* Start Data listing *

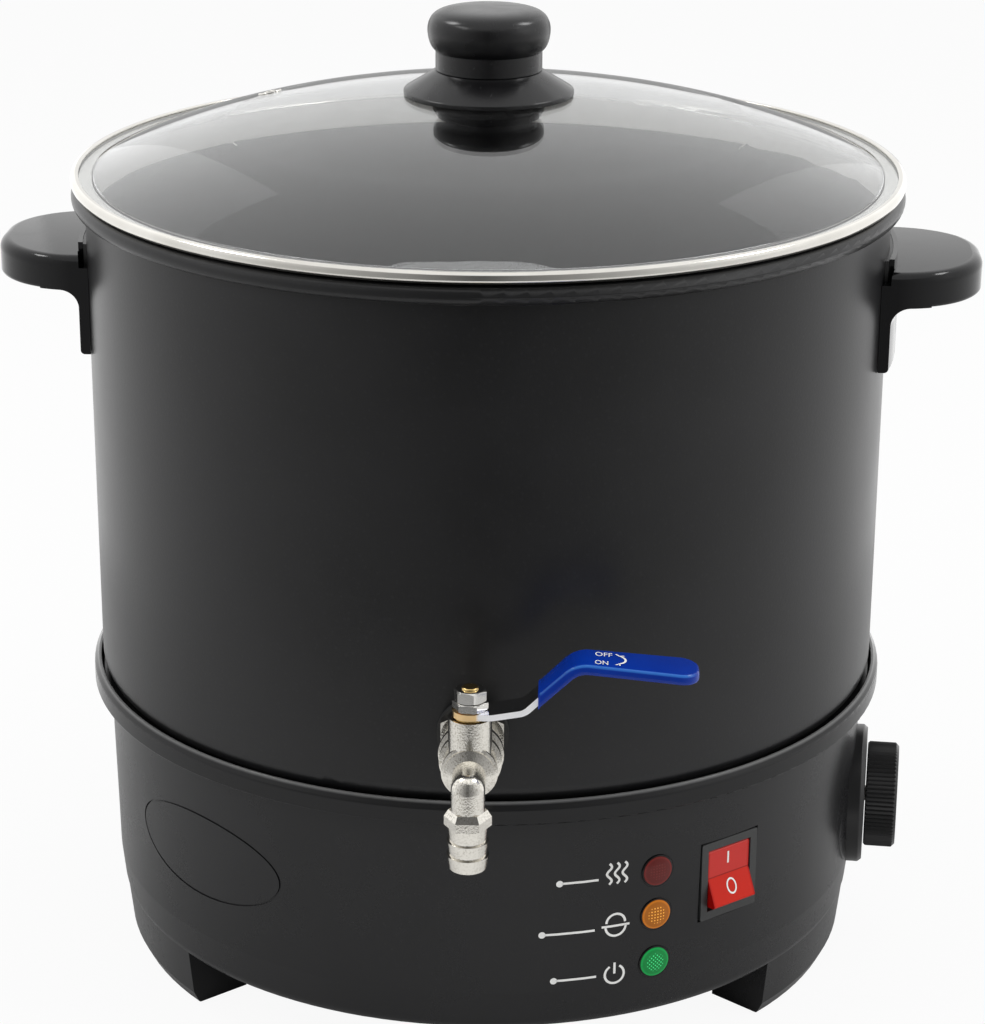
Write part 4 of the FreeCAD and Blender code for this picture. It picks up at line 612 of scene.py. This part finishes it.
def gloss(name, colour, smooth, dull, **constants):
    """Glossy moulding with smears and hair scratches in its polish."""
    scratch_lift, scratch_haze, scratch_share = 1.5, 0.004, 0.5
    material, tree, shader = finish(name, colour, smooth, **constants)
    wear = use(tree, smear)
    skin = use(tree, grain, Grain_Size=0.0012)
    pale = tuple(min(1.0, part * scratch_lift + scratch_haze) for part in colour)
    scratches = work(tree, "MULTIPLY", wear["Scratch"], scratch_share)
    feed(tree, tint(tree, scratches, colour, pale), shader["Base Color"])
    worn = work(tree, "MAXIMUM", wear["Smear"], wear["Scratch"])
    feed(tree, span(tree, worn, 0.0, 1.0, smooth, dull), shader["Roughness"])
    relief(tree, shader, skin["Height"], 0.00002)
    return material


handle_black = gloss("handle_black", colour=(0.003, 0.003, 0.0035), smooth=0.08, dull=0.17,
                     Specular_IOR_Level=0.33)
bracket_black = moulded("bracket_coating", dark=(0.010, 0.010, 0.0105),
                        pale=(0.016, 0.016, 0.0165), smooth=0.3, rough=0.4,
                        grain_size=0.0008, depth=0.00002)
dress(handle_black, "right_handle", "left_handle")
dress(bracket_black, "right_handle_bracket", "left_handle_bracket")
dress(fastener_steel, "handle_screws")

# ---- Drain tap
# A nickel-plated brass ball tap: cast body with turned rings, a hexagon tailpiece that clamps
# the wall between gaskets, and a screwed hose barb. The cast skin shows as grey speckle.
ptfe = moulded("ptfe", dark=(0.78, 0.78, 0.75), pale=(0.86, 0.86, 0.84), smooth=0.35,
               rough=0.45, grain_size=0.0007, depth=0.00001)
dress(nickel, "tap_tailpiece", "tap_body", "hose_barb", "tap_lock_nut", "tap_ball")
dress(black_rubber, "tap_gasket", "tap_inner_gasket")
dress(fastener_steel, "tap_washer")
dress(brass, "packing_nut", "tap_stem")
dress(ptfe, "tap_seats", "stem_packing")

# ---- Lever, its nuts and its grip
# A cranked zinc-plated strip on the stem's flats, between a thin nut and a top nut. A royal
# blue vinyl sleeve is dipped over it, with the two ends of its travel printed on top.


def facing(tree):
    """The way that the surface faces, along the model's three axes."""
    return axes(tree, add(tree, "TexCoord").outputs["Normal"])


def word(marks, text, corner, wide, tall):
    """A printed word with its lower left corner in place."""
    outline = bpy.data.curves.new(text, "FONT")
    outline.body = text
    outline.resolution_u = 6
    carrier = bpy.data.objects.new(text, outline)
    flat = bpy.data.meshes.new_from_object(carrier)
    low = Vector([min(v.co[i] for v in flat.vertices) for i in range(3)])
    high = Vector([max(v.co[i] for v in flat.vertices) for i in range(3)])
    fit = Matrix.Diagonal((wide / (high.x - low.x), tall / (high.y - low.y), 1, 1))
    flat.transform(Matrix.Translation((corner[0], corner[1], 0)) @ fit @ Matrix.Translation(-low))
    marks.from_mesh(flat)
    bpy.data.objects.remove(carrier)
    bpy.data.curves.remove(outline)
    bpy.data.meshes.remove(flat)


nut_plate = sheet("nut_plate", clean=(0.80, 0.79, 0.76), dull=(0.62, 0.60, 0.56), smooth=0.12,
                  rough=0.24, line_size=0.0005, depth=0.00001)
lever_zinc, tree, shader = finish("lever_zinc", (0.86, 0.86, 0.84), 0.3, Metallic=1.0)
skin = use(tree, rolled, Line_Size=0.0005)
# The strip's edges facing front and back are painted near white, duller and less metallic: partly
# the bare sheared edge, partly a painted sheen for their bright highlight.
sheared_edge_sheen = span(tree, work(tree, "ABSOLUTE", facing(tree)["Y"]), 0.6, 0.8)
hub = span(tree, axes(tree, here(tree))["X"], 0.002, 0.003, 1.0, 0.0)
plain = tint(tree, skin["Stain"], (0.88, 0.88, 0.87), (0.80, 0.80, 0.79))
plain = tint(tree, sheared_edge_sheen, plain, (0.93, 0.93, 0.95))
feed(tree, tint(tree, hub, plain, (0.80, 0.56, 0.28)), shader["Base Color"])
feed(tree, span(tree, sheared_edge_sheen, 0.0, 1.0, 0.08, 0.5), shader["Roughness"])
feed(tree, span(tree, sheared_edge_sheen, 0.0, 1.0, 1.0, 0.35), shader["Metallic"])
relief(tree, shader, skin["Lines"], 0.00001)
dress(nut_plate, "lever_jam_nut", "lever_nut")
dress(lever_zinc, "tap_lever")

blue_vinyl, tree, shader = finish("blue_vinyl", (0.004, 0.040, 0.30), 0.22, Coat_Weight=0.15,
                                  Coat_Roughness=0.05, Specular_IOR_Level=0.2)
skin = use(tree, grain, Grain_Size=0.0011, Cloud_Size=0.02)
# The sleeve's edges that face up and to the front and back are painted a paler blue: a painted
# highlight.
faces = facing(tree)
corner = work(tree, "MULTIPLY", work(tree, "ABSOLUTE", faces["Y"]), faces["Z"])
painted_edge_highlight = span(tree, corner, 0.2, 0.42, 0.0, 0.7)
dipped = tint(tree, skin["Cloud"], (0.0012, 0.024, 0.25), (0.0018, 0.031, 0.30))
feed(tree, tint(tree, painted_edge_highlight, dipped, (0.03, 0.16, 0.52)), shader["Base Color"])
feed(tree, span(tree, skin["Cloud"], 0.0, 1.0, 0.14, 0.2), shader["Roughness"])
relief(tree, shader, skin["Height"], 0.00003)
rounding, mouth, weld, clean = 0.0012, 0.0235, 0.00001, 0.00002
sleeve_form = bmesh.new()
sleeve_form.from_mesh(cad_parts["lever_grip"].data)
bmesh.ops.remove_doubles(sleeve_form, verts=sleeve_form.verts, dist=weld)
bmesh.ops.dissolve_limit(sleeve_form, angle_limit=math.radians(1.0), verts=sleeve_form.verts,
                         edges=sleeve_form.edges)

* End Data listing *
* Start Data listing *

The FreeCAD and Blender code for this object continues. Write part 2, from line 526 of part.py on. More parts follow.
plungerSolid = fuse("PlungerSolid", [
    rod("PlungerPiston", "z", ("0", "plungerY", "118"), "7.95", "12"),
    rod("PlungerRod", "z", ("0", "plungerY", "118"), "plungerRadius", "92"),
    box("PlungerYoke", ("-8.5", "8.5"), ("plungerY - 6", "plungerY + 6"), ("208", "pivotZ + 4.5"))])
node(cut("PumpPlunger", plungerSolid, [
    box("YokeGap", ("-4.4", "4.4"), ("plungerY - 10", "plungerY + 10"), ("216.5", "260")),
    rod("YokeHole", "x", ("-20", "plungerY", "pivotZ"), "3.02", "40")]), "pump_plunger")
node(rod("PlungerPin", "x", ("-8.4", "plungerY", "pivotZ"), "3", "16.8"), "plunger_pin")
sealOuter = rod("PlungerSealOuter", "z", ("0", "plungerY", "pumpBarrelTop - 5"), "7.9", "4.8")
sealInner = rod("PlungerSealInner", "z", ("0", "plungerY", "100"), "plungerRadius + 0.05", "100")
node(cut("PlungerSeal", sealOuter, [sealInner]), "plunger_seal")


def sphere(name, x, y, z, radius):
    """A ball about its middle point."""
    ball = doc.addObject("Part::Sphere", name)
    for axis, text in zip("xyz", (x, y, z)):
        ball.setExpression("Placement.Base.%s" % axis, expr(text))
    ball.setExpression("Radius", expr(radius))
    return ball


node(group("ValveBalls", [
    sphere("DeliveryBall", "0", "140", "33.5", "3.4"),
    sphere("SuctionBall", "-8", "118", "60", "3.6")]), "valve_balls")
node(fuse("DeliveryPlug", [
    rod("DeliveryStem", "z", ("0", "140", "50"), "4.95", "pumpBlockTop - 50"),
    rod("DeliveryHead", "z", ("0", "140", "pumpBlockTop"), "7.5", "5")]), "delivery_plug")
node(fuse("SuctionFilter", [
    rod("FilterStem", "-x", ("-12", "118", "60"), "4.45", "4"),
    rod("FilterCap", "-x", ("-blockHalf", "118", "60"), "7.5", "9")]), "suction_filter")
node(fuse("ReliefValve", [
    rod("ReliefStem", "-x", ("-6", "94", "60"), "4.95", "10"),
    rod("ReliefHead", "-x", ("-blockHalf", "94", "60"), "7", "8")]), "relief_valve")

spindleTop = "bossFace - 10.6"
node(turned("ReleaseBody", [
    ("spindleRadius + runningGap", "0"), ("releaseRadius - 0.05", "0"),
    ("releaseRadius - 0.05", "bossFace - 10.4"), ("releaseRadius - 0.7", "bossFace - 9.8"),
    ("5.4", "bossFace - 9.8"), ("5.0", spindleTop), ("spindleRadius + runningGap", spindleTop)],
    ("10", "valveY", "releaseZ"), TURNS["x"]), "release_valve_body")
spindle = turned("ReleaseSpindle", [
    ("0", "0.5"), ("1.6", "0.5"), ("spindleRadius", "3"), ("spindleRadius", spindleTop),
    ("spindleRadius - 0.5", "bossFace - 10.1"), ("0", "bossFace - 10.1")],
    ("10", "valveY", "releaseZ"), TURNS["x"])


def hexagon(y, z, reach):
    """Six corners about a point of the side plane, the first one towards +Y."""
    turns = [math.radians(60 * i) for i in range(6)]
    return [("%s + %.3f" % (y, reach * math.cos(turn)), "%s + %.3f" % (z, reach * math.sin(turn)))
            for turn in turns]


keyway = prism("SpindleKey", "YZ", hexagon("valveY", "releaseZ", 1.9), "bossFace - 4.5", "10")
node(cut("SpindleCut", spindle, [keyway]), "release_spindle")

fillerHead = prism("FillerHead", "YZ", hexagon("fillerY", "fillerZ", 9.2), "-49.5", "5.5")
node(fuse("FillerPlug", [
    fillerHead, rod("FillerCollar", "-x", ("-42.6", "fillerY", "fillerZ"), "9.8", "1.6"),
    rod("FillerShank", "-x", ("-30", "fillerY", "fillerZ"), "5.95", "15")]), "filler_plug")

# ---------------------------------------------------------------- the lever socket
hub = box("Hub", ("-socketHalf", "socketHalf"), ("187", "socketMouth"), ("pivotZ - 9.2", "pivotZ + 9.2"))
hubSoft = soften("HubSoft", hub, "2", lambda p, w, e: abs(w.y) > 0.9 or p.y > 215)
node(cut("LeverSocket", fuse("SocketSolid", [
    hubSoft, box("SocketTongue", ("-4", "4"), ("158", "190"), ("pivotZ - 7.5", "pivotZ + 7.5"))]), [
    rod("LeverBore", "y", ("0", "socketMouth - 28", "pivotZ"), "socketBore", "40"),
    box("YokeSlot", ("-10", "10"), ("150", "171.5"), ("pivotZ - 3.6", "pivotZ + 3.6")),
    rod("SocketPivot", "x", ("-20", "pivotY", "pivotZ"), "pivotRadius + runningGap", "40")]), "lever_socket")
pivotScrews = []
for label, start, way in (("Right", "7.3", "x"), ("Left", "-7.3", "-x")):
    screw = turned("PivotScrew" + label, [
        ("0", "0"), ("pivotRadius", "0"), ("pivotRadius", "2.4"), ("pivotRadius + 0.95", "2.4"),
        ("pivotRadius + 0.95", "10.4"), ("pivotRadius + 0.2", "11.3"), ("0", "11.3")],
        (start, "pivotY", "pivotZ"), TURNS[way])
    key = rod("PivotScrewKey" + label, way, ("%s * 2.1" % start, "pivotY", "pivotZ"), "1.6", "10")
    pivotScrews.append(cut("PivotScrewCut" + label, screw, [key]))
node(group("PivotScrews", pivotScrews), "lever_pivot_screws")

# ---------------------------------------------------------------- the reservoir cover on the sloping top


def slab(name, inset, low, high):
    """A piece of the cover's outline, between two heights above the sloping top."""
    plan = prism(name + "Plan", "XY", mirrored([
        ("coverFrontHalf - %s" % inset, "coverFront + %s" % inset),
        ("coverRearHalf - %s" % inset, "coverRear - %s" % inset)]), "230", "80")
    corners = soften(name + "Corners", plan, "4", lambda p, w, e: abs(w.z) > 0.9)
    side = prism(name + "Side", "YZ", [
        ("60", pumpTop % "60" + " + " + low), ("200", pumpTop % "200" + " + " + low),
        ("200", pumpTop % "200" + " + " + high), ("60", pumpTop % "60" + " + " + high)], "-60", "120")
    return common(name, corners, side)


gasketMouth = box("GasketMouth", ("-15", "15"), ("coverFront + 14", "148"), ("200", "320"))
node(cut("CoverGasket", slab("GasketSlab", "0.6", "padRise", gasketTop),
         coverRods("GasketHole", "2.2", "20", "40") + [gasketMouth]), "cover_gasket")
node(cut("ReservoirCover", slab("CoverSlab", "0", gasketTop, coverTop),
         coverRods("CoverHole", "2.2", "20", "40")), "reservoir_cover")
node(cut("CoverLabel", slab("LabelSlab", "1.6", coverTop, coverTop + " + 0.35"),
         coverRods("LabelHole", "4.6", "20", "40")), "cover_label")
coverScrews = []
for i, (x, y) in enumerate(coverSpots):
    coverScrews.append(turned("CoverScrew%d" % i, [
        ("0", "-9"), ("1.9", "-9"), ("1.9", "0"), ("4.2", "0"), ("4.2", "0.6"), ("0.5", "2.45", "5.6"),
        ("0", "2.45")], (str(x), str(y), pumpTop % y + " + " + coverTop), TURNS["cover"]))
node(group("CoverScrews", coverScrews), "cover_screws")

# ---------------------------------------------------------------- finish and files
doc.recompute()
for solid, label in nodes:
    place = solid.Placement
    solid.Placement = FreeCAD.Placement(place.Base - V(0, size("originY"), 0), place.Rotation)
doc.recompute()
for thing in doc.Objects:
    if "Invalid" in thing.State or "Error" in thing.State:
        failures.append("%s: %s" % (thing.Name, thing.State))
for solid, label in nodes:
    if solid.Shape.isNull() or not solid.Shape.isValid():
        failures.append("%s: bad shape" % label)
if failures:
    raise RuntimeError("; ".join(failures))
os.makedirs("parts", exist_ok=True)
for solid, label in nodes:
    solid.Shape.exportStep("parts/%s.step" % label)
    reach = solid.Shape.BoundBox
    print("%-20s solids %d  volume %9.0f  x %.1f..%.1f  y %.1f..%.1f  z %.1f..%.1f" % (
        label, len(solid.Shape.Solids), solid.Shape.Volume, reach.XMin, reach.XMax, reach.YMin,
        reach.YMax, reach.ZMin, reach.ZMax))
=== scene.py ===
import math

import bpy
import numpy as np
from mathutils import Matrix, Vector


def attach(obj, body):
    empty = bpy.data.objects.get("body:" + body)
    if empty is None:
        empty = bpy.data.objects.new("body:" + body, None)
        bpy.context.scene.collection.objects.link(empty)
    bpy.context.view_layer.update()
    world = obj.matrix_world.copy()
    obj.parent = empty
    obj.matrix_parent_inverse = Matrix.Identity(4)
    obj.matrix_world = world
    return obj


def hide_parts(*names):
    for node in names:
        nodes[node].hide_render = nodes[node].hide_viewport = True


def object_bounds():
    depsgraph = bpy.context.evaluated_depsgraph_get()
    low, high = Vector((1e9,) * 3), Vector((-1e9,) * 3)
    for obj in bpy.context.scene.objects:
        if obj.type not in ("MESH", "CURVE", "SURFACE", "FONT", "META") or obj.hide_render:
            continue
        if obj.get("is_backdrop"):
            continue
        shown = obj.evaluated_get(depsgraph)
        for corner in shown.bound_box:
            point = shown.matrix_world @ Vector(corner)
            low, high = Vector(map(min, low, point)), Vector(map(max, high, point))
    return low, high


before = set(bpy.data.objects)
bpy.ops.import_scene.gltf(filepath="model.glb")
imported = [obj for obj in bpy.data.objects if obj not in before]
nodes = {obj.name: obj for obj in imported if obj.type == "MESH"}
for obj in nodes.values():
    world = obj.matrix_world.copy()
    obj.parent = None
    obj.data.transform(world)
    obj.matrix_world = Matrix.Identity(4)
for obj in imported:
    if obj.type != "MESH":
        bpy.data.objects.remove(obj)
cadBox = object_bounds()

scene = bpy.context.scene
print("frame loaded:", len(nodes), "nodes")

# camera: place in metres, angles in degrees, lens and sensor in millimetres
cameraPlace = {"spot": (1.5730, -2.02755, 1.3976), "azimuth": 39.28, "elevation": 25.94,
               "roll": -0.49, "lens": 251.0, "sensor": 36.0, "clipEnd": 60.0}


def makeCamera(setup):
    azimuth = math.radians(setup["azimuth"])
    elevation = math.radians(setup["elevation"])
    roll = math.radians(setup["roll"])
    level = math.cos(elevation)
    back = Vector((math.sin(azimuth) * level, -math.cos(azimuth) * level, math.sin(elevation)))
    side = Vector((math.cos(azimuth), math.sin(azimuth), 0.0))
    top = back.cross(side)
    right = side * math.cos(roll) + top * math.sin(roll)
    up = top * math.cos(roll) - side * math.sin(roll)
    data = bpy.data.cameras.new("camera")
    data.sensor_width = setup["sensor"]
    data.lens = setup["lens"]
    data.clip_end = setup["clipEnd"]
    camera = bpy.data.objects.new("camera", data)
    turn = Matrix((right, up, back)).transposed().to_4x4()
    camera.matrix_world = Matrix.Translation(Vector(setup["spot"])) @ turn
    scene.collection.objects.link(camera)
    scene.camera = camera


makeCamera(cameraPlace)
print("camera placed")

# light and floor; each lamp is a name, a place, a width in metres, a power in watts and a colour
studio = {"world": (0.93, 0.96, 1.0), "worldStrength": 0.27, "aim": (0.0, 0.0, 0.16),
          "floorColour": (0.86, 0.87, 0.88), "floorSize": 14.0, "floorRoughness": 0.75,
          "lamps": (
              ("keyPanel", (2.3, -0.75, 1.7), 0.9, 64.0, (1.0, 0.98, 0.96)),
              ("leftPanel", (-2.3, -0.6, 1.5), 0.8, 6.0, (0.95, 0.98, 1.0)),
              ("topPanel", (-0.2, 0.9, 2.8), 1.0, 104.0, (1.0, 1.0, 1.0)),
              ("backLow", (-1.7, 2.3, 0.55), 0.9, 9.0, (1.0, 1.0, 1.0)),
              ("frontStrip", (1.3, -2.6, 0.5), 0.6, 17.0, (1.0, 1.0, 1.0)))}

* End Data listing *

- What needs to be done
Above are the records; print exactly the lines from the line with "Write part 4" to the line with "return material", including both, and nothing else.

- Solution for this task
Write part 4 of the FreeCAD and Blender code for this picture. It picks up at line 612 of scene.py. This part finishes it.
def gloss(name, colour, smooth, dull, **constants):
    """Glossy moulding with smears and hair scratches in its polish."""
    scratch_lift, scratch_haze, scratch_share = 1.5, 0.004, 0.5
    material, tree, shader = finish(name, colour, smooth, **constants)
    wear = use(tree, smear)
    skin = use(tree, grain, Grain_Size=0.0012)
    pale = tuple(min(1.0, part * scratch_lift + scratch_haze) for part in colour)
    scratches = work(tree, "MULTIPLY", wear["Scratch"], scratch_share)
    feed(tree, tint(tree, scratches, colour, pale), shader["Base Color"])
    worn = work(tree, "MAXIMUM", wear["Smear"], wear["Scratch"])
    feed(tree, span(tree, worn, 0.0, 1.0, smooth, dull), shader["Roughness"])
    relief(tree, shader, skin["Height"], 0.00002)
    return material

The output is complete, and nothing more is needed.